COVID Lethargy Stalks UN General Assembly

By | September 24, 2020

NEW YORK, September 25 (C-Fam) For the first time since the United Nations was founded in 1945, the world’s leaders did not come to New York for the kickoff of the new General Assembly session.

World leaders pledged their continued support and eulogized the international organization’s enduring importance in pre-recorded video messages as the United Nations celebrated its 75th anniversary this week. But the empty halls at UN headquarters told a different story.

The world’s diplomatic machinery has come to a screeching halt because of the coronavirus pandemic. And the pandemic is forcing a re-assessment of international alliances and spheres of influence, raising the stakes in international diplomatic talks, including on issues such as abortion.

For the pro-life cause, the tension is compounded by the uncertain outcome of the looming U.S. election.

In his video message, U.S. President Donald Trump promised to continue to defend the unborn, as he did in his UN speech last year. His re-election would likely ensure a continuation and expansion of U.S. pro-life diplomacy. But a change of government in the U.S. would result in an abrupt reversal of all U.S. pro-life efforts internationally.

Despite U.S. opposition, the UN system insists on promoting abortion, depending on ever decreasing oversight by UN member states. The diminished transparency and lack of accountability during the UN lockdown was exploited to promote abortion.

From the outset of the pandemic the UN bureaucracy, led by UN Secretary-General Antonio Guterres and the Director-General of the World Health organization Tedros Adhanom Ghebreyesus, has systematically promoted abortion as an essential health service.

Only Trump administration officials have openly and consistently taken issue with this. Even countries who call themselves pro-life — Brazil, Poland, and Hungary — have stood by and watched the UN system promote abortion.

This may spell more trouble in the upcoming negotiations of roughly a dozen UN General Assembly resolutions that raise pro-life concerns.

The European Union, which favors keeping abortion in UN policy, has repeatedly bested U.S. pro-life diplomatic efforts.

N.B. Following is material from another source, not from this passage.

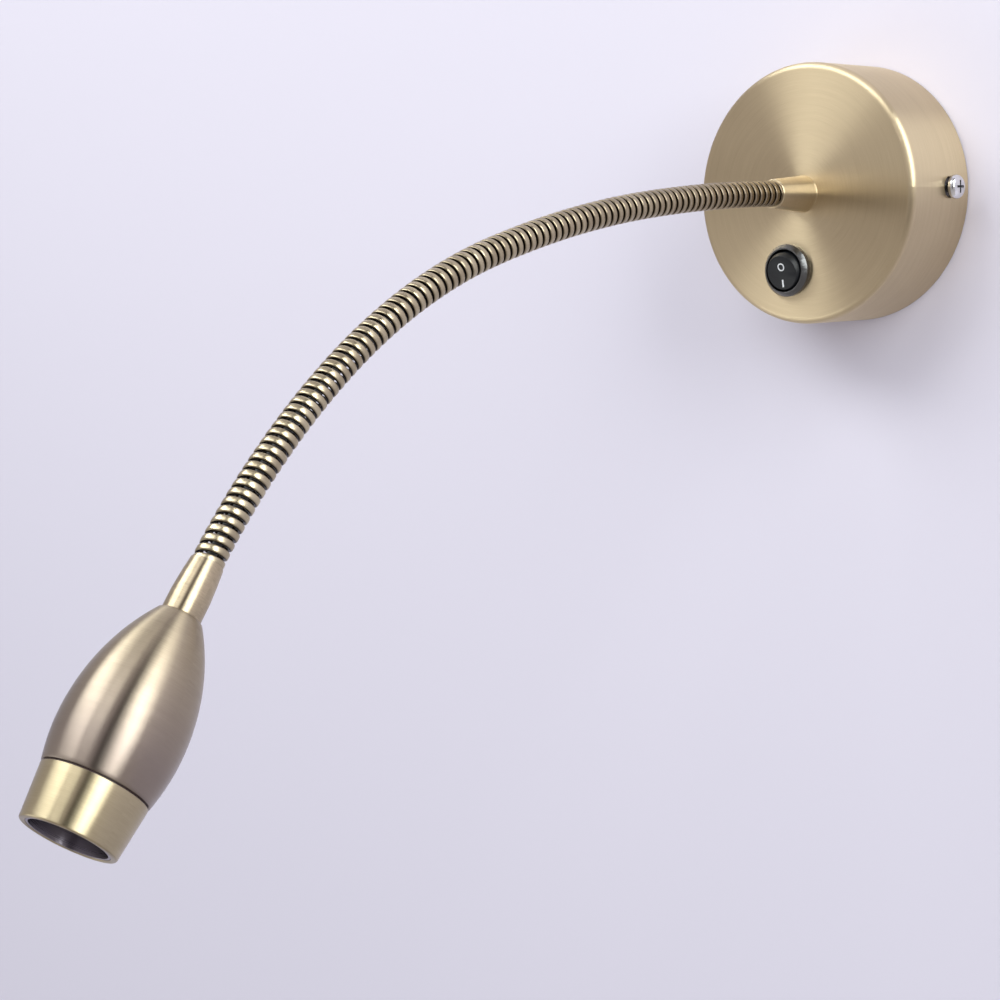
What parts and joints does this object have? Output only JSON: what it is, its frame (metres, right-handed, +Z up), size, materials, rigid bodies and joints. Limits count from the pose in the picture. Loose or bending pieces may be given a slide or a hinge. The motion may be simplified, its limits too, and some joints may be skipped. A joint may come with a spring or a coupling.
{
  "type": "wall reading lamp",
  "caption": "Wall reading lamp: round brass wall cup with a rocker switch, bendable ribbed hose neck and a bullet-shaped lamp head with an open front ring.",
  "frame": {"origin": "middle of the wall cup's open back, in the wall's plane, centre of the two wall-screw slots", "axes": "+Z up, +Y into the wall so that the lamp stands out along -Y, +X to the right for someone who faces the wall"},
  "size_m": [0.1088, 0.4005, 0.2334],
  "materials": {
    "brushed_brass": "brushed antique brass plating, satin",
    "bronze_brass": "brushed antique brass toned down to bronze, satin",
    "hose_brass": "antique brass winding, bright crests and dark grooves",
    "zinc_steel": "zinc plated steel",
    "chrome_screw": "bright chrome",
    "turned_brass": "plain turned brass",
    "switch_black": "black polyamide, satin gloss",
    "mark_white": "white pad print",
    "tunnel_black": "glossy black lining",
    "joint_dark": "dark red-brown rubber",
    "driver_white": "white polycarbonate",
    "board_green": "circuit board",
    "part_black": "moulded black parts",
    "terminal_clear": "natural polyamide",
    "lead_grey": "grey lead sheath",
    "wire_brown": "brown insulation",
    "wire_blue": "blue insulation",
    "wire_earth": "green and yellow insulation",
    "sink_aluminium": "extruded aluminium",
    "board_white": "white coated metal board",
    "led_yellow": "phosphor over a white package",
    "lens_clear": "clear moulded optic"
  },
  "bodies": {
    "base": {"wall_cup": "brushed_brass", "wall_plate": "zinc_steel", "side_screws": "chrome_screw", "driver_case": "driver_white", "driver_lid": "driver_white", "driver_board": "board_green", "driver_parts": "part_black", "terminal_block": "terminal_clear", "terminal_screws": "turned_brass", "plate_screws": "zinc_steel", "earth_lug": "turned_brass", "earth_screw": "zinc_steel", "switch_body": "switch_black", "switch_terminals": "turned_brass", "base_ferrule": "brushed_brass", "threaded_tube": "turned_brass", "lock_washer": "zinc_steel", "tube_nut": "zinc_steel", "live_wire": "wire_brown", "switched_wire": "wire_brown", "neutral_wire": "wire_blue", "earth_wire": "wire_earth", "neck_lead": "lead_grey", "neck_link_00": "hose_brass"},
    "rocker": {"rocker": "switch_black", "rocker_marks": "mark_white", "rocker_contact": "turned_brass"},
    "link_01": {"neck_link_01": "hose_brass"},
    "link_02": {"neck_link_02": "hose_brass"},
    "link_03": {"neck_link_03": "hose_brass"},
    "link_04": {"neck_link_04": "hose_brass"},
    "link_05": {"neck_link_05": "hose_brass"},
    "link_06": {"neck_link_06": "hose_brass"},
    "link_07": {"neck_link_07": "hose_brass"},
    "link_08": {"neck_link_08": "hose_brass"},
    "link_09": {"neck_link_09": "hose_brass"},
    "link_10": {"neck_link_10": "hose_brass"},
    "link_11": {"neck_link_11": "hose_brass"},
    "link_12": {"neck_link_12": "hose_brass"},
    "link_13": {"neck_link_13": "hose_brass"},
    "link_14": {"neck_link_14": "hose_brass"},
    "link_15": {"neck_link_15": "hose_brass"},
    "head": {"neck_link_16": "hose_brass", "head_ferrule": "brushed_brass", "head_shell": "bronze_brass", "head_nut": "zinc_steel", "joint_ring": "joint_dark", "front_ring": "brushed_brass", "glare_tunnel": "tunnel_black", "lens_holder": "part_black", "lens": "lens_clear", "led_board": "board_white", "led_chip": "led_yellow", "board_screws": "zinc_steel", "heat_sink": "sink_aluminium"}
  },
  "joints": [
    {"name": "root_bend_1", "type": "hinge", "parent": "base", "child": "link_01", "pos_m": [0, -0.06345, 0], "axis": [1, 0, 0], "range_deg": [-18, 10], "deforming": ["neck_lead"]},
    {"name": "root_swing_1", "type": "hinge", "parent": "link_01", "child": "link_02", "pos_m": [0, -0.08294, -0.00051], "axis": [0, -0.0523, 0.9986], "range_deg": [-12, 12], "deforming": ["neck_lead"]},
    {"name": "root_bend_2", "type": "hinge", "parent": "link_02", "child": "link_03", "pos_m": [0, -0.10242, -0.00153], "axis": [1, 0, 0], "range_deg": [-18, 10], "deforming": ["neck_lead"]},
    {"name": "root_swing_2", "type": "hinge", "parent": "link_03", "child": "link_04", "pos_m": [0, -0.12186, -0.00306], "axis": [0, -0.1045, 0.9945], "range_deg": [-12, 12], "deforming": ["neck_lead"]},
    {"name": "mid_near_bend_1", "type": "hinge", "parent": "link_04", "child": "link_05", "pos_m": [0, -0.14125, -0.0051], "axis": [1, 0, 0], "range_deg": [-18, 10], "deforming": ["neck_lead"]},
    {"name": "mid_near_swing_1", "type": "hinge", "parent": "link_05", "child": "link_06", "pos_m": [0, -0.16054, -0.00795], "axis": [0, -0.1874, 0.9823], "range_deg": [-12, 12], "deforming": ["neck_lead"]},
    {"name": "mid_near_bend_2", "type": "hinge", "parent": "link_06", "child": "link_07", "pos_m": [0, -0.17969, -0.0116], "axis": [1, 0, 0], "range_deg": [-18, 10], "deforming": ["neck_lead"]},
    {"name": "mid_near_swing_2", "type": "hinge", "parent": "link_07", "child": "link_08", "pos_m": [0, -0.19868, -0.01605], "axis": [0, -0.2689, 0.9632], "range_deg": [-12, 12], "deforming": ["neck_lead"]},
    {"name": "mid_far_bend_1", "type": "hinge", "parent": "link_08", "child": "link_09", "pos_m": [0, -0.21746, -0.0213], "axis": [1, 0, 0], "range_deg": [-18, 10], "deforming": ["neck_lead"]},
    {"name": "mid_far_swing_1", "type": "hinge", "parent": "link_09", "child": "link_10", "pos_m": [0, -0.23569, -0.02822], "axis": [0, -0.4384, 0.8988], "range_deg": [-12, 12], "deforming": ["neck_lead"]},
    {"name": "mid_far_bend_2", "type": "hinge", "parent": "link_10", "child": "link_11", "pos_m": [0, -0.25322, -0.03677], "axis": [1, 0, 0], "range_deg": [-18, 10], "deforming": ["neck_lead"]},
    {"name": "mid_far_swing_2", "type": "hinge", "parent": "link_11", "child": "link_12", "pos_m": [0, -0.2699, -0.04687], "axis": [0, -0.5934, 0.8049], "range_deg": [-12, 12], "deforming": ["neck_lead"]},
    {"name": "tip_bend_1", "type": "hinge", "parent": "link_12", "child": "link_13", "pos_m": [0, -0.28559, -0.05844], "axis": [0.9998, 0.0209, 0], "range_deg": [-18, 10], "deforming": ["neck_lead"]},
    {"name": "tip_swing_1", "type": "hinge", "parent": "link_13", "child": "link_14", "pos_m": [0.00031, -0.30053, -0.07098], "axis": [0.0289, -0.689, 0.7242], "range_deg": [-12, 12], "deforming": ["neck_lead"]},
    {"name": "tip_bend_2", "type": "hinge", "parent": "link_14", "child": "link_15", "pos_m": [0.0009, -0.31464, -0.08443], "axis": [0.998, 0.0628, 0], "range_deg": [-18, 10], "deforming": ["neck_lead"]},
    {"name": "tip_swing_2", "type": "hinge", "parent": "link_15", "child": "head", "pos_m": [0.00174, -0.32786, -0.09873], "axis": [0.0648, -0.7722, 0.632], "range_deg": [-12, 12], "deforming": ["neck_lead"]},
    {"name": "rocker_press", "type": "hinge", "parent": "base", "child": "rocker", "pos_m": [-0.0072, -0.0381, -0.0291], "axis": [-1, 0, 0], "range_deg": [0, 22]}
  ],
  "couplings": [
    {"joint": "root_bend_2", "follows": "root_bend_1", "ratio": 1},
    {"joint": "root_swing_2", "follows": "root_swing_1", "ratio": 1},
    {"joint": "mid_near_bend_2", "follows": "mid_near_bend_1", "ratio": 1},
    {"joint": "mid_near_swing_2", "follows": "mid_near_swing_1", "ratio": 1},
    {"joint": "mid_far_bend_2", "follows": "mid_far_bend_1", "ratio": 1},
    {"joint": "mid_far_swing_2", "follows": "mid_far_swing_1", "ratio": 1},
    {"joint": "tip_bend_2", "follows": "tip_bend_1", "ratio": 1},
    {"joint": "tip_swing_2", "follows": "tip_swing_1", "ratio": 1}
  ]
}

In a recent vote in the UN General Assembly, the European Union could count over 120 countries on its side. They all voted against a U.S. attempt to exclude abortion from a resolution on the UN coronavirus response. The best the U.S. could get was 30 countries to abstain from voting.

And the lockdown of UN headquarters has made U.S. pro-life diplomatic efforts all the more difficult.

Like other businesses and government offices, the coronavirus has imposed a kind of lethargy. Diplomats are not meeting each other on a daily basis. Negotiations have been reduced to a bare minimum and are held virtually.

The diplomatic work of the General Assembly in weeks to come has already been severely impacted. Diplomats haven’t even started to talk about the resolutions they will adopt this year. By this time last year initial drafts had been circulated to delegations.

All this may result in sharpening the pre-existing diplomatic alignments, especially since many countries may wait for the outcome of the U.S. election. If Trump is re-elected, it will be easier for countries to peel away from the EU sphere of influence. If he is not re-elected, the U.S. State Department will align itself with the European Union and support abortion in UN policy.